We knew last week that Fallon was going to do his Christmas song with the old gang (Horatio Sanz, Chris Kattan and Tracy Morgan) thanks to Twitter. Did this reunion make you smile? It made the live studio audience roar in approval at the start. Morgan looks like he was forced into this. Sanz looks great. Kattan looks, well, he looks like he’s craning his face to stay in the shot. They could have been a little bit more joyful about the whole thing. Or maybe they really did want it to be Christmas today, and were mad that it wasn’t. And that there’s no snow in New York City. I don’t know. I can’t put words in their mouths.
Michael Buble sang “Holly Jolly Christmas” for his first performance of the evening.
Things got really dynamic, however, during Weekend Update. Both Tina Fey and Amy Poehler joined Fallon and Seth Meyers behind the desk, representing the past decade of Update all in one sitting.

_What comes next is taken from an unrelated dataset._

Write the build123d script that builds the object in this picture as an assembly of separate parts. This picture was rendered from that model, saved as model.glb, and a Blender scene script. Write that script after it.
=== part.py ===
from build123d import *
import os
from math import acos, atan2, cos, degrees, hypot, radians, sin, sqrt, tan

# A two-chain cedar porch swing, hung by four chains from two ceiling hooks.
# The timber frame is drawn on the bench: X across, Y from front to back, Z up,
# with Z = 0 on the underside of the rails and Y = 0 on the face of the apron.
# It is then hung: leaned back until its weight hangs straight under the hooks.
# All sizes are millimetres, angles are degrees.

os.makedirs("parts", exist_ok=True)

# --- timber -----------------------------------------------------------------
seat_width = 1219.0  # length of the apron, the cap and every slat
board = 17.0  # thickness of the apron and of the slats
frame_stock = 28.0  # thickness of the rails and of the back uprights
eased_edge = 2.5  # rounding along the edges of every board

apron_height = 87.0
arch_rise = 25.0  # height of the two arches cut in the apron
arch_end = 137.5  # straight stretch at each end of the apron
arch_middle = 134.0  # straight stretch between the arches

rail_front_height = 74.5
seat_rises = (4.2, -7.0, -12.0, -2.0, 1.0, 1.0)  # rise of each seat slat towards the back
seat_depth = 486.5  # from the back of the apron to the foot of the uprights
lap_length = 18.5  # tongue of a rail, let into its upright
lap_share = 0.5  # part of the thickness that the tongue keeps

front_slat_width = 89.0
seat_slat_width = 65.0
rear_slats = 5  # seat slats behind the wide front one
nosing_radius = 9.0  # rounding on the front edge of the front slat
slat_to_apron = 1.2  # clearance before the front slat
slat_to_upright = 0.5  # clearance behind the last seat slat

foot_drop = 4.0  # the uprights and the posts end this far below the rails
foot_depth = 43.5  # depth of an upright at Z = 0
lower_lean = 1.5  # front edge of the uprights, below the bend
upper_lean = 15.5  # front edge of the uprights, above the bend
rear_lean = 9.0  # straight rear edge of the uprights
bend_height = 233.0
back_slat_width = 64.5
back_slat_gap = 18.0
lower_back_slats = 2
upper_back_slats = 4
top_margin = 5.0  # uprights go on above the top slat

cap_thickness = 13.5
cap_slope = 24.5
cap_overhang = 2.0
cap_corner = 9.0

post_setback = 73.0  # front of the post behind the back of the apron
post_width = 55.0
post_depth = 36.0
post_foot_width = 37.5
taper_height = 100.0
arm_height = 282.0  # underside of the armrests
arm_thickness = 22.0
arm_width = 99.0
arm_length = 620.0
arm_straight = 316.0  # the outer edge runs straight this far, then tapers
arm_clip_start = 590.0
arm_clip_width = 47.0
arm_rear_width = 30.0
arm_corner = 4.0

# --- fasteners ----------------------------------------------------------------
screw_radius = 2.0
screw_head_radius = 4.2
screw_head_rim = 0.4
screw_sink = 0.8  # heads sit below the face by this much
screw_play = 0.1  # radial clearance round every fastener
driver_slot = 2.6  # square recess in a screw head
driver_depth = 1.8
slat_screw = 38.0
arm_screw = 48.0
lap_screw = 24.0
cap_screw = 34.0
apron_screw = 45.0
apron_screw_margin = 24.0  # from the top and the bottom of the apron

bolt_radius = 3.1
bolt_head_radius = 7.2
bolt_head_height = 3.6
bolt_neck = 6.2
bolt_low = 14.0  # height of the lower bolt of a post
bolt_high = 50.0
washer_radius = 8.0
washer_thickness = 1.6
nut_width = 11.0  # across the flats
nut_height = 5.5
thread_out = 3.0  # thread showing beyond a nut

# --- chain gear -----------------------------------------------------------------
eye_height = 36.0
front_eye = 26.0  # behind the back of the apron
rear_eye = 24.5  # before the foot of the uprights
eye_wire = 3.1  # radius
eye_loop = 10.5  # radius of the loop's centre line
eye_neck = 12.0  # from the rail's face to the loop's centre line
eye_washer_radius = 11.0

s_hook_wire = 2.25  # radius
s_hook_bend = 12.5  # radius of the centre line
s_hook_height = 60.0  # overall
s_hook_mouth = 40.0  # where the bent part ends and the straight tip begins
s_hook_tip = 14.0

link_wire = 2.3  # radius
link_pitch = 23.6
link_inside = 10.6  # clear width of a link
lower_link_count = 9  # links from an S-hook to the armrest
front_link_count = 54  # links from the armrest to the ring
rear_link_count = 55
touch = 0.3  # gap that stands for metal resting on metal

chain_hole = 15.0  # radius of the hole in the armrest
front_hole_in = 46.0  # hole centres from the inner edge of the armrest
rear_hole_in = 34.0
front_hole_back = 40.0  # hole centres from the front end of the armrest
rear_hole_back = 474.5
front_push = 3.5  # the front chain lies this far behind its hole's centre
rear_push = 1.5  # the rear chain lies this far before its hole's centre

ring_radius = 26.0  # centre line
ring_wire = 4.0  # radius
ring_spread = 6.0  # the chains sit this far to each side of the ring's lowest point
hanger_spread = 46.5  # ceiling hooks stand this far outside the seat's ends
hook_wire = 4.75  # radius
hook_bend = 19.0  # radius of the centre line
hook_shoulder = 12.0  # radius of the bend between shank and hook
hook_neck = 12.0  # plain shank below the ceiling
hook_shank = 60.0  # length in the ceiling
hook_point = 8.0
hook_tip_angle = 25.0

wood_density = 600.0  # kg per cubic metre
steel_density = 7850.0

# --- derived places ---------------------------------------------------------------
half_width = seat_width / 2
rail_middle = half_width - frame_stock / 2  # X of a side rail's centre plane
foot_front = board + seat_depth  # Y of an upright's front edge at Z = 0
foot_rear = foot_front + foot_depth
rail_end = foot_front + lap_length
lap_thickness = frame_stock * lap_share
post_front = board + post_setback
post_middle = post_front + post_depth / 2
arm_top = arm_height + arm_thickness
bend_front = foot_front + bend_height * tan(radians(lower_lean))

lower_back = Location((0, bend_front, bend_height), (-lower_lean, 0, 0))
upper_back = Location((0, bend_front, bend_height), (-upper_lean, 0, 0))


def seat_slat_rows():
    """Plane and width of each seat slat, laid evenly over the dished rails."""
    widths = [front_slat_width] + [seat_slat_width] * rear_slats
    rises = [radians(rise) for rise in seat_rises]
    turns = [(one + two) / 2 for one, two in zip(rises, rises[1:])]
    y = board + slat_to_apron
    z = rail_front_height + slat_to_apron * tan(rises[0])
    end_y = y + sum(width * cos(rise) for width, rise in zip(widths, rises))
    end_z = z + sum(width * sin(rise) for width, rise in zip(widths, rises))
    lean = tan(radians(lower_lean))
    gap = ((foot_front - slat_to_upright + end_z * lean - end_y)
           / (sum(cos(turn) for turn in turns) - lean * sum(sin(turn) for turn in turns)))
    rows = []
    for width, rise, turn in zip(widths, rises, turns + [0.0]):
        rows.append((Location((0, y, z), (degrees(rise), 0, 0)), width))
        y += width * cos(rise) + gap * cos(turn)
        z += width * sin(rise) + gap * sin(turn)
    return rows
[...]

But first, Nicolas Cage (Andy Samberg) sat down with real-life Jude Law. What movie is he promoting, again? And do you like his beard better than mine? Burning questions. Oh, the Sherlock Holmes sequel. That’s right.
Joke off! And also sound-effects off! Aw, hugs and kisses all around.

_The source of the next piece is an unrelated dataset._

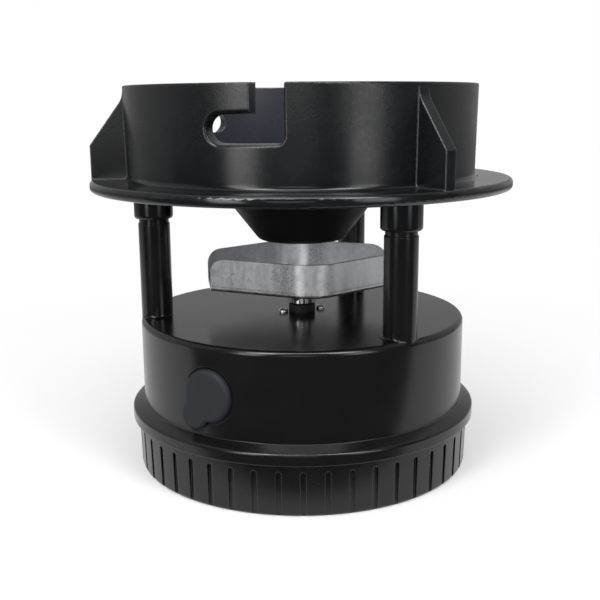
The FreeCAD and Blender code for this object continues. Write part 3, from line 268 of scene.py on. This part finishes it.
def cross_screws(node, seats, up, head_radius, head_height, shank_radius, length):
    """Pan head screws with cross recesses: each head stands on its seat, and its shank goes into it."""
    facets, weld, sharp, turn_by_place = 24, 1e-6, 0.7, 90.0
    made = bmesh.new()
    for seat in seats:
        screw = bmesh.new()
        outline = screw_outline(head_radius, head_height, shank_radius, length)
        line = [screw.verts.new((reach, 0.0, height)) for reach, height in outline]
        edges = [screw.edges.new(pair) for pair in zip(line, line[1:])]
        bmesh.ops.spin(screw, geom=line + edges, axis=(0.0, 0.0, 1.0), cent=(0.0, 0.0, 0.0),
                       angle=math.tau, steps=facets, use_merge=True)
        bmesh.ops.remove_doubles(screw, verts=screw.verts[:], dist=weld)
        sink_cross(screw, head_radius, head_height)
        upright = Matrix.Rotation(0.0 if up > 0.0 else math.pi, 3, "X")
        bmesh.ops.rotate(screw, verts=screw.verts[:], cent=(0.0, 0.0, 0.0),
                         matrix=upright @ Matrix.Rotation(seat[0] * turn_by_place, 3, "Z"))
        bmesh.ops.translate(screw, verts=screw.verts[:], vec=seat)
        turned = bpy.data.meshes.new("screw")
        screw.to_mesh(turned)
        made.from_mesh(turned)
        bpy.data.meshes.remove(turned)
        screw.free()
    mesh = bpy.data.meshes.new(f"cross_{node}")
    made.to_mesh(mesh)
    made.free()
    mesh.shade_smooth()
    mesh.set_sharp_from_angle(angle=sharp)
    mesh.materials.append(bright_zinc.material)
    piece = bpy.data.objects.new(f"cross_{node}", mesh)
    bpy.context.scene.collection.objects.link(piece)
    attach(piece, "housing")
    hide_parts(node)


HEAD_UP, HEAD_DOWN = 1.0, -1.0
MOTOR_HEAD, MOTOR_HEAD_HEIGHT, MOTOR_SHANK = 0.0028, 0.002, 0.0015
motor_low, motor_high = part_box("motor_screws")
motor_x, motor_y = motor_high[0] - MOTOR_HEAD, motor_high[1] - MOTOR_HEAD
roof_level = motor_high[2] - MOTOR_HEAD_HEIGHT
cross_screws("motor_screws", [(motor_x, motor_y, roof_level), (-motor_x, -motor_y, roof_level)], HEAD_UP,
             MOTOR_HEAD, MOTOR_HEAD_HEIGHT, MOTOR_SHANK, roof_level - motor_low[2])


# Spinner: galvanized sheet folded to a tray with two peaked walls, on a bright turned hub that a set screw
# holds on the shaft.
def galvanized(name, turn, low):
    """Galvanized sheet: fine spangle and drawn streaks, with a highlight painted near white at the corners
    and along the lower bend, which is also smoother.
    """
    finish = Finish(name, Metallic=1.0)
    spangle = finish.cells(420.0, out="Color")
    spangle_grey = finish.node("SeparateColor", {}, {0: spangle}, out=0)
    streaks = finish.noise(1.0, 3.0, 0.6, finish.stretched((420.0, 420.0, 24.0)))
    broad = finish.noise(1.0, 1.0, 0.5, finish.stretched((90.0, 90.0, 12.0)))
    fine = finish.noise(1300.0, 3.0, 0.75)
    along = finish.stretched((1.0, 1.0, 1.0), (0.0, 0.0, -turn))
    across, depth = (finish.node("SeparateXYZ", {}, {0: along}, out=name) for name in "XY")
    beside = across * finish.spread(depth, -0.004, 0.004, -1.0, 1.0)
    corner = finish.spread(beside, -0.012, -0.008, 0.0, 1.0) * finish.spread(beside, 0.009, 0.0115, 1.0, 0.0)
    rolled = finish.spread(beside, 0.0105, 0.0125, 0.0, 1.0) * finish.spread(beside, 0.018, 0.024, 1.0, 0.0)
    level = finish.axis("Z")
    lip = finish.spread(level, low + 0.0018, low + 0.0024, 1.0, 0.0)
    above_lip = finish.spread(level, low + 0.0024, low + 0.0028, 0.0, 1.0)
    seam = above_lip * finish.spread(level, low + 0.003, low + 0.0038, 1.0, 0.0)
    specks = finish.spread(fine + rolled * 0.11 - corner * 0.03, 0.60, 0.66, 0.0, 1.0)
    shade = spangle_grey * 0.2 + streaks * 0.4 + broad * 0.4 - rolled * 0.22 - seam * 0.35
    plain = finish.mix(shade, rgb(0.42, 0.44, 0.46), rgb(0.95, 0.97, 0.98))
    # Painted highlight: the corners and the lower bend are painted near white, where the sheet catches the
    # light.
    painted_glint = (corner + lip * 0.8) * (0.55 + spangle_grey * 0.45)
    wear_and_glint = finish.mix(painted_glint, plain, rgb(0.97, 0.98, 1.0))
    finish.feed("Base Color", finish.mix(specks * 0.6, wear_and_glint, rgb(0.16, 0.16, 0.165)))
    matt = finish.spread(spangle_grey * 0.3 + streaks * 0.7, 0.25, 0.75, 0.36, 0.5)
    finish.feed("Roughness", matt - lip * 0.1)
    eased = finish.node("Bevel", {"samples": 4}, {"Radius": 0.0006})
    waves = finish.bump(broad, 0.0006, 0.5, eased)
    relief = streaks * 0.6 + specks * 0.4 + spangle_grey * corner * 0.5
    finish.feed("Normal", finish.bump(relief, 0.00006, 0.45, waves))
    return finish


PLATE_TURN = math.radians(8.5)
dress(["spinner_plate"], galvanized("galvanized", PLATE_TURN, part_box("spinner_plate")[0][2]))
turned_steel = bare_steel("turned_steel", (0.82, 0.82, 0.82), 0.14, (200.0, 200.0, 6000.0))
dress(["spinner_hub"], turned_steel)
black_oxide = bare_steel("black_oxide", (0.05, 0.05, 0.055), 0.35, (2000.0, 2000.0, 2000.0))
dress(["hub_set_screw"], black_oxide)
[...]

Beethoven wants to introduce his band, er, I mean, orchestra to us. Which reminds us that with all of these mini-reunions happening tonight, it’s left little room for the current cast to shine. They’re left in the background. Literally.
This regional theater production of “War Horse” cannot afford giant puppets. So Jimmy Fallon is the horse? At least Bill Hader, Jason Sudeikis, Taran Killam and Kenan Thompson get something to do here. Silly, yes. But silly good? That’s for you to decide.
Unexplained musical interlude? That can only mean one thing. Somebody screwed up the timing. Live TV, people!
Once again, Michael Buble. This time, he’s singing “Have Yourself a Merry Little Christmas.”
It’s late in the fourth quarter of the show. Which means it’s Tebow Time! Taran Killam does Tebow, while Sudeikis shows up at Jesus. And he gives praise…to the kicker? And Tom Brady. With a slight dig on Mormons, I’m surprised the religious people are making a big deal about the Christian aspect of this sketch.
Good nights from the Rockefeller Center ice rink? That’s a new one! Fallon told fans afterward that the bee costume he was sporting had belonged to Bill Murray. Fun fact.
People — media and otherwise — in my social media feeds mostly raved about this episode. Don’t let nostalgia cloud your judgment too much, though. Because nostalgia fueled a lot of tonight’s SNL.
Well, that does it for 2011. See you in 2012 with the next new episodes.